I can concur with this. By my third year, I had fallen in love with the culture and even stayed on for nearly two more years after passing my GCSEs.

I developed a deep appreciation of the local food. Back in London, I never thought twice about what I was eating. But in Ghana, food was not just sustenance - each dish had its own story.

I became obsessed with "waakye" - a dish made from rice and black-eyed peas, often cooked with millet leaves, giving it a distinctive purple-brown colour. It was usually served with fried plantain, the spicy black pepper sauce "shito", boiled eggs, and sometimes even spaghetti or fried fish. It was the ultimate comfort food.

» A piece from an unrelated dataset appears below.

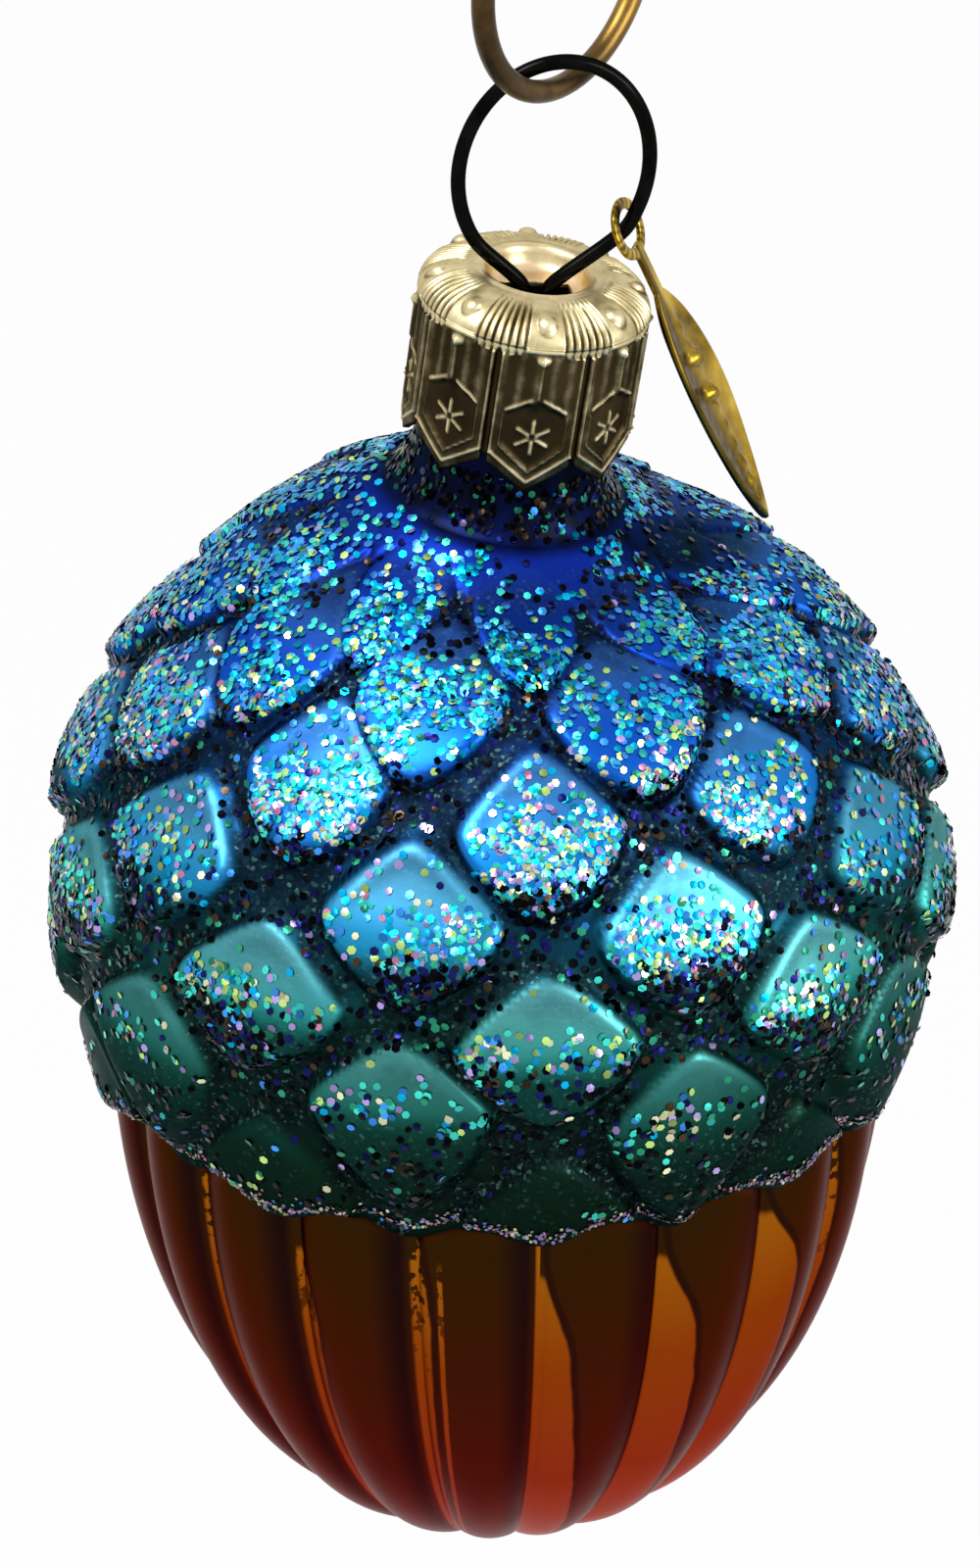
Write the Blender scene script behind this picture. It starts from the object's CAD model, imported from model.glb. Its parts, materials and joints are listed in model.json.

I enjoyed the music, the warmth of the people and the sense of community. I was not just "stuck" in Ghana any more - I was thriving.

My mother, Patience Wilberforce, passed away recently, and with her loss I have reflected deeply on the decision she made all those years ago.

She saved me. Had she not tricked me into staying in Ghana, the chances of me having a criminal record or even serving time in prison would have been extremely high.

I went on to enrol at the College of North West London aged 20 to study media production and communications, before joining BBC Radio 1Xtra via a mentoring scheme.

The guys I used to hang out with in north-west London did not get the second chance that I did.

Ghana reshaped my mindset, my values and my future. It turned a misguided menace into a responsible man.

While such an experience might not work for everyone, it gave me the education, discipline and respect I needed to reintegrate into society when I returned to England.

And for that, I am forever indebted to my mother, to my uncles and to the country that saved me.

Mark Wilberforce is a freelance journalist based in London and Accra.